The first edition of the Scofield Bible (1909) was published only a few years before World War I, a war that destroyed a cultural optimism that had viewed the world as entering a new era of peace and prosperity; then the post-World War II era witnessed the creation in Palestine of a homeland for the Jews. Thus, Scofield's premillennialism seemed prophetic. "At the popular level, especially, many people came to regard the dispensationalist scheme as completely vindicated." Sales of the Reference Bible exceeded two million copies by the end of World War II.

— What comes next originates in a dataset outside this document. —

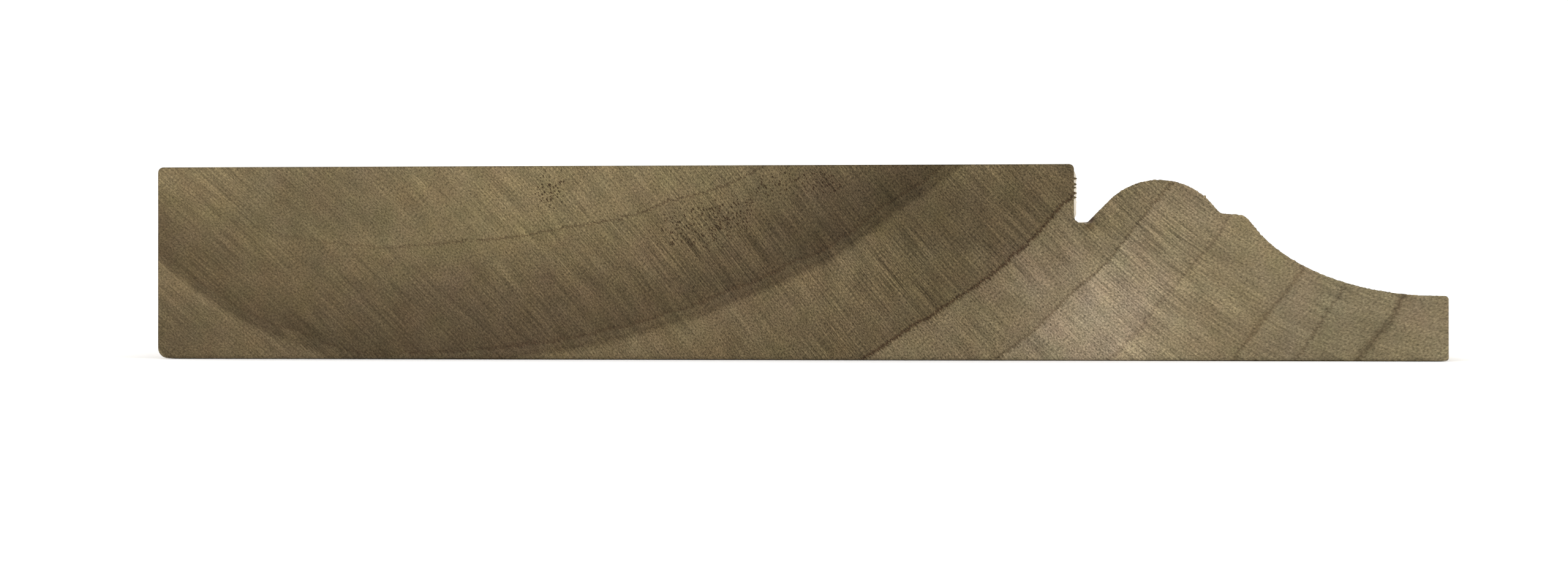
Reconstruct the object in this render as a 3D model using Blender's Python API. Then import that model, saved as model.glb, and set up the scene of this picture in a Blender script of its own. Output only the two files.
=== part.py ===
"""A metre of moulded hardwood skirting board, lying on its wall face.

The section runs across the board, from the thick foot edge at -X to the thin top edge at +X, and is
extruded along Y. The wall face lies on Z = 0 and the moulded face looks up. All sizes are in metres.
"""

import math

import bmesh
import bpy
import numpy as np

# Board
LENGTH = 1.0
HEIGHT_ON_WALL = 0.120
THICKNESS = 0.018

# Cove, a hollow that sweeps down to the thin top edge along an ellipse, from its start angle to its foot
TOP_EDGE_THICKNESS = 0.0059
COVE_WIDTH = 0.01733
COVE_START = math.radians(18.8)
TOP_FLAT = 0.00085

# Fillet, the narrow step between the cove and the bead, falling a little towards the cove
FILLET_WIDTH = 0.0025
FILLET_DROP = 0.00455
FILLET_FALL = 0.0002

# Bead, a round on a straight slant that rises from the floor of the quirk
BEAD_RADIUS = 0.00639
BEAD_DROP = 0.00148
BEAD_SLANT = math.radians(45)
SLANT_RISE = 0.00197

# Quirk, the narrow groove that parts the bead from the plinth face
QUIRK_WIDTH = 0.00125

# Worn and cut corners
FOOT_BACK_ROUND = 0.00095
FOOT_FRONT_ROUND = 0.0005
PLINTH_ROUND = 0.00045
QUIRK_ROUND = 0.00015
BEAD_FOOT_ROUND = 0.0005
FILLET_ROUND = 0.0007
TOP_FRONT_ROUND = 0.00035
TOP_BACK_ROUND = 0.00025

# Fineness of the round stretches
BEAD_STEPS = 32
COVE_STEPS = 28
CORNER_STEPS = 6
SHARP_ANGLE = math.radians(25)

# Finish
WOOD_COLOUR = (0.30, 0.22, 0.12)
WOOD_ROUGHNESS = 0.7


def line(start, end):
    """A straight run between two places in the section."""
    return np.array([start, end])


def arc(centre, reach, start, end, steps):
    """A run round a circle or an ellipse, whose reach is its half widths across and up."""
    angles = np.linspace(start, end, steps + 1)
    across = centre[0] + reach[0] * np.cos(angles)
    up = centre[1] + reach[1] * np.sin(angles)
    return np.column_stack([across, up])


def trimmed(run, from_start, from_end):
    """The run without a stretch at each end, both measured along it."""
    along = np.concatenate([[0.0], np.cumsum(np.linalg.norm(np.diff(run, axis=0), axis=1))])
    ends = np.array([from_start, along[-1] - from_end])
    inner = run[(along > ends[0]) & (along < ends[1])]
    tips = np.column_stack([np.interp(ends, along, run[:, 0]), np.interp(ends, along, run[:, 1])])
    return np.vstack([tips[:1], inner, tips[1:]])


def rounding(start, corner, end, steps):
    """The points between start and end on a curve that leaves and meets both sides of the corner."""
    into = (corner - start) / np.linalg.norm(corner - start)
    out = (end - corner) / np.linalg.norm(end - corner)
    weight = math.cos(0.5 * math.acos(float(np.clip(into @ out, -1, 1))))
    t = np.linspace(0, 1, steps + 1)[1:-1, None]
    parts = ((1 - t) ** 2, 2 * weight * t * (1 - t), t**2)
    return (parts[0] * start + parts[1] * corner + parts[2] * end) / sum(parts)


def cove_run():
    """From the fillet down the hollow and over the short flat to the top edge."""
    fall = THICKNESS - FILLET_DROP - FILLET_FALL - TOP_EDGE_THICKNESS
    reach = (COVE_WIDTH / math.cos(COVE_START), fall / (1 - math.sin(COVE_START)))
    centre = (HEIGHT_ON_WALL - TOP_FLAT, TOP_EDGE_THICKNESS + reach[1])
    hollow = arc(centre, reach, math.pi + COVE_START, 1.5 * math.pi, COVE_STEPS)
    return np.vstack([hollow, [HEIGHT_ON_WALL, TOP_EDGE_THICKNESS]])


def bead_run(fillet_start):
    """From the quirk's floor up the slant, over the round and down to the fillet."""
    height = THICKNESS - BEAD_DROP - BEAD_RADIUS
    end = math.asin((fillet_start[1] - height) / BEAD_RADIUS)
    centre = (fillet_start[0] - BEAD_RADIUS * math.cos(end), height)
    tangent = 0.5 * math.pi + BEAD_SLANT
    round_top = arc(centre, (BEAD_RADIUS, BEAD_RADIUS), tangent, end, BEAD_STEPS)
    foot = round_top[0] - (SLANT_RISE / math.tan(BEAD_SLANT), SLANT_RISE)
    return np.vstack([foot, round_top])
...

The Scofield Reference Bible promoted dispensationalism, the belief that between creation and the final judgment there would be seven distinct eras of God's dealing with man and that these eras are a framework for synthesizing the message of the Bible. Largely through the influence of Scofield's notes, many fundamentalist Christians in the United States adopted a dispensational theology. Scofield's notes on the Book of Revelation are a major source for the various timetables, judgments, and plagues elaborated on by popular religious writers such as Hal Lindsey, Edgar C. Whisenant, and Tim LaHaye; and in part because of the success of the Scofield Reference Bible, twentieth-century American fundamentalists placed greater stress on eschatological speculation. Opponents of biblical fundamentalism have criticized the Scofield Bible for its air of total authority in biblical interpretation, for what they consider its glossing over of biblical contradictions, and for its focus on eschatology.